If you’re bringing your plants into a heated part of the house, you might set them on a tray of pebbles with water in it. The pebbles keep the pots out of contact with the water but as the water underneath evaporates, it humidifies the air around the plants. You can also use a little squirty mist bottle, if you enjoy that sort of thing.
Once you’ve settled the plants into their new home – whether it’s in the main part of the house or an out-of-the-way area – check plants weekly for moisture and insects. Most plants should be allowed to dry out a little between watering. Clean off any dead foliage as the winter progresses, as it can harbor insects. And expect a few insects: it’s almost inevitable. Catch them early and they won’t proliferate!
Come April or May, ease your plants back to life by gradually increasing watering and light. By late March/early April, you can begin to apply quarter or half strength fertilizer. You can bring them outdoors again around May or early June, when temperatures are consistently warm.
Here are some plants that are best brought indoors at this time of year:
Houseplants
Examples: Orchids, indoor ferns, Clivia, succulents and cacti like Christmas and Thanksgiving cactus, etc.
Most houseplants are happier when given a "summer vacation" outside in the natural environment. Outdoors, they can put on great spurts of bushy, healthy growth in summer that can help sustain them through our long, gray winters by the windowsill. But while Cymbidium orchids and Christmas cactus need a little chill to set flowers, most houseplants are tender tropicals, and must come indoors before frost.
Tender succulents and cacti
Examples: more tender succulents like Echeveria, Cotyledon, and Senecio
We’ve all done it: splurged on some gorgeous succulents in spring and summer, only to realize that the tag says "hardy to 20 or 30F". If you love that gorgeous, ruffly-leafed Echeveria and don’t want to watch it turn to mush, bring it in in the next couple of weeks.
Most succulents need maximum light in winter. If you don’t have a big, bright window, consider setting up grow-lights. Most succulents overwinter well in warm household conditions.
Seasonal flowers including annuals, tender perennials and "tropicals"
Examples: zonal and scented geraniums, begonias, Abutilon, Fuchsia, Cuphea, tender Salvia (like S. leucantha and S. elegans) as well as tender "tropicals" like Meyers lemon or blood orange, tender bananas or cannas, and bougainvillea
These plants overwinter best in a cool, bright area like an unheated mudroom or vestibule, sun porch, or even a drafty windowsill. If given enough light, they will even flower throughout the winter.

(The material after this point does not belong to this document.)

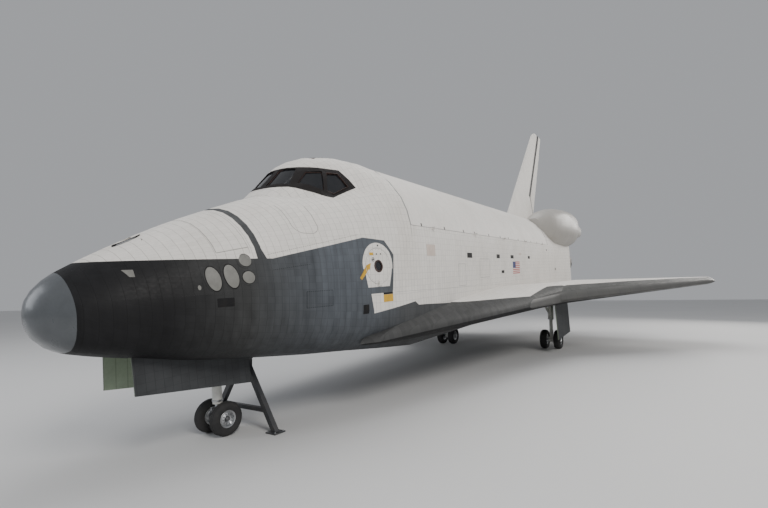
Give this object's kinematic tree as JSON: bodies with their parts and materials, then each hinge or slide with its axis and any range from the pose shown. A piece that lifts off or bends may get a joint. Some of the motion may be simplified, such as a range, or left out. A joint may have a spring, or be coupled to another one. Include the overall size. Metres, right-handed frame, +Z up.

If you don’t have enough window space and you just want them to survive so you can replant them next year, stash them in a cool but not freezing part of the basement or garage near a window where their scruffy appearance won’t bother you. If they’re in unwieldy pots, dig them out with a good chunk of root ball and either repot them in smaller pots or just heel them in, all squished together, in trays or buckets of potting soil that you can easily lift and move. They don’t need to be pretty over the winter: their roots just need to receive occasional water – just enough to survive in a dormant state over the winter. Even if the tops die down and the leaves drop, the roots usually stay alive.